Habría que pensar que quien navega en la lectura es un náufrago, que escoge la isla o la isla lo escoge a él. En este caso, Arturo y Mariana, como Corcho y Carolina, se asomaron a la playa y desarrollaron sus vidas, sus historias, que si son dispares tienen el mismo origen, como sucedió con la novela Huayra, de Freddy Hernández Álvarez, o el cuento de Guillermo Meneses “La mano junto al muro”, en los que vemos, sentimos y animamos el espíritu de distintas generaciones que se reconocen en la relación con personajes ambulantes, diluidos, angelicales o peligrosos, sumidos en sus contradicciones, a la orilla del mar, sacudidos por sus mareas interiores, desterrados por propia conciencia de sus deberes citadinos, de sus confortables habitaciones, de sus estudios universitarios para vagar por un mundo paralelo, vertido en tragedias griegas bajo el sol del trópico o en medio de un tugurio, entre turbulencias, fracasos, destinos inciertos.

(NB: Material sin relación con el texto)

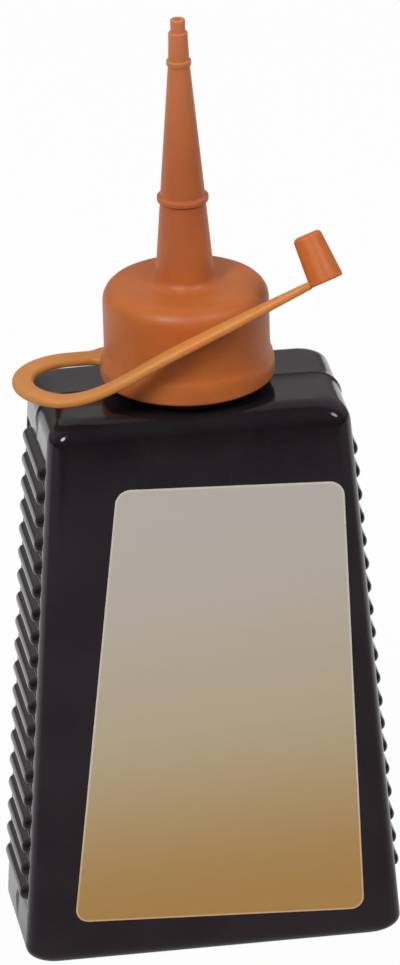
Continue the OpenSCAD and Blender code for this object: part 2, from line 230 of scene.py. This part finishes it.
def cut_across(mesh, faces, half_x, half_y):
    """Lines across the foot or the crown, which the walls take up or meet."""
    side_cut_shares = [cut / (half_depth - corner_r) for cut in side_cuts]
    for half, shares, normal in ((half_x, front_cut_shares, (1, 0, 0)),
                                 (half_y, side_cut_shares, (0, 1, 0))):
        for share in sorted({0, *shares, *(-share for share in shares)}):
            edges = {edge for face in faces for edge in face.edges}
            points = {point for face in faces for point in face.verts}
            place = [half * share * way for way in normal]
            made = bmesh.ops.bisect_plane(mesh, geom=[*points, *edges, *faces], dist=1e-8,
                                          plane_co=place, plane_no=normal)
            faces = [part for part in made["geom"] if isinstance(part, bmesh.types.BMFace)]
    return faces


def to_level(point, old, new):
    """Moves a point of one level's outline to the same place on the next level's outline."""
    for axis, before, after in ((0, old[1], new[1]), (1, old[2], new[2])):
        straight = before - corner_r
        along = min(straight, max(-straight, point.co[axis]))
        point.co[axis] += along * ((after - corner_r) / straight - 1)
    point.co.z = new[0] - new[3] * (point.co.x / shoulder_half_w) ** 2


def shell(heights):
    """Closed skin of the bottle, with a level at each of these heights."""
    mesh = bmesh.new()
    levels = shell_levels(heights)
    z, half_x, half_y, _ = levels[0]
    bmesh.ops.create_grid(mesh, x_segments=1, y_segments=1, size=1)
    bmesh.ops.scale(mesh, vec=(half_x, half_y, 1), verts=mesh.verts)
    bmesh.ops.translate(mesh, vec=(0, 0, z), verts=mesh.verts)
    bmesh.ops.bevel(mesh, geom=mesh.verts[:], offset=corner_r, segments=corner_steps, profile=0.5,
                    affect="VERTICES", material=-1)
    middle = mesh.faces[:]
    for margin, push in ((base_margin, 0), (base_margin + base_slope_w, base_push)):
        bmesh.ops.inset_individual(mesh, faces=middle, thickness=0)
        points = list(middle[0].verts)
        wide = max(point.co.x for point in points)
        deep = max(point.co.y for point in points)
        shrink = ((half_x - margin) / wide, (half_y - margin) / deep, 1)
        bmesh.ops.scale(mesh, vec=shrink, verts=points)
        bmesh.ops.translate(mesh, vec=(0, 0, push), verts=points)
    cut_across(mesh, mesh.faces[:], half_x - corner_r, half_y - corner_r)
    rim = [edge for edge in mesh.edges if edge.is_boundary]
    for old, new in zip(levels, levels[1:]):
        grown = bmesh.ops.extrude_edge_only(mesh, edges=rim)["geom"]
        points = {part for part in grown if isinstance(part, bmesh.types.BMVert)}
        for point in points:
            to_level(point, old, new)
        rim = [part for part in grown
               if isinstance(part, bmesh.types.BMEdge) and points.issuperset(part.verts)]
    z, half_x, half_y, fall = levels[-1]
    crown_face = bmesh.ops.contextual_create(mesh, geom=rim)["faces"]
    for face in cut_across(mesh, crown_face, half_x - corner_r, half_y - corner_r):
        for point in face.verts:
            point.co.z = z - fall * (point.co.x / shoulder_half_w) ** 2
    bmesh.ops.recalc_face_normals(mesh, faces=mesh.faces)
    return mesh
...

La lectura de la novela de Fedosy Santaella le permite a este cronista mirarse en los extravíos de los personajes, quienes han atendido a la intención del novelista de ser parte de aquella oreja que David Lynch puso en manos de Jeffrey Beaumont en la película Terciopelo azul. Oreja que recogió de la grama el personaje y que cargó con ella como Arturo lo hizo con el dedo de alguien a quien la voz narrativa asignó a Lynch (¿quién linchó a Lynch y lo arrojó al mar?) y comenzó a formar parte de un mapa de situaciones que condujeron a Arturo y Mariana a relacionarse con toda suerte de sujetos en una región donde el libertinaje y los riesgos andan juntos. Una serie de senderos por donde ambulan y terminan muchas veces en el bar Costa de Oro, cuyo ambiente recoge la indigencia de una comunidad costera famosa por todo tipo de negociaciones.

La locura, el miedo, elementos simbólicos que reanudan a cada momento el deseo de continuar una lectura que también lleva a este cronista a tocar con temor la oreja fría de Van Gogh o sentir el olor del dedo que Arturo encontró en la playa y luego metió en la nevera. El dedo, un símbolo que abre y cierra muchas puertas. Un indicador del destino. Un agujero sin salida. Un túnel que podría ofrecer un escape si se interpreta el significado del símbolo, cuya lectura es plural.

 

3

Así como Arturo tiene varias caras que Mariana mira con mucha cercanía, dos bellezas atrapan y liman al lector: la que contiene lo sublime y la que suscita el espanto, lo terrible de eventos que sacuden a quienes se mueven en la historia.

Un cuerpo, el “dueño” del dedo, el símbolo, un sujeto amigo de quienes forman parte de la comunidad de voces que se asientan en las páginas. El final lleva al lector a moverse en una reunión funeraria, donde el cuerpo es enterrado, donde el dedo es entregado al deudo, guardado en un bolsillo para luego, imagina el lector, ser enterrado también.

La reunión concluye con un café, y así:

Rieron y luego los hombre se marcharon. Arturo se quedó en la puerta, miró hacia los árboles. Había algo superior en los árboles, en los árboles que alzaban sus ramas al azul. Había algo en el azul también. Algo grande en el azul grande. Pensó de nuevo en los pájaros y en su corriente perfecta de luz y vida. Y pensó en el mar, enorme gato que ronroneaba a lo lejos, que callaba y hablaba al mismo tiempo. El mar, donde se aprende, se dijo, y donde nos encontramos a nosotros mismos. El mar, donde somos, el mar lleno de verdades (p. 263).

“El mar, donde se aprende”, donde Arturo aprendió a tener miedo, a pedir perdón, a esconderse de él mismo, a reconocerse en los sujetos que lo presionaban. El mar, ese “terciopelo” que se encuentra con el infinito, tan “azul” como “azul” son ambos. Ese guiño, ese homenaje a la mencionada película al comienzo de esta nota, retorna para envolver a quienes se quedaron en esa costa imaginada e imaginaria como la vuelta al paraíso, luego de la “expulsión” de la ciudad, de la negación de Babel.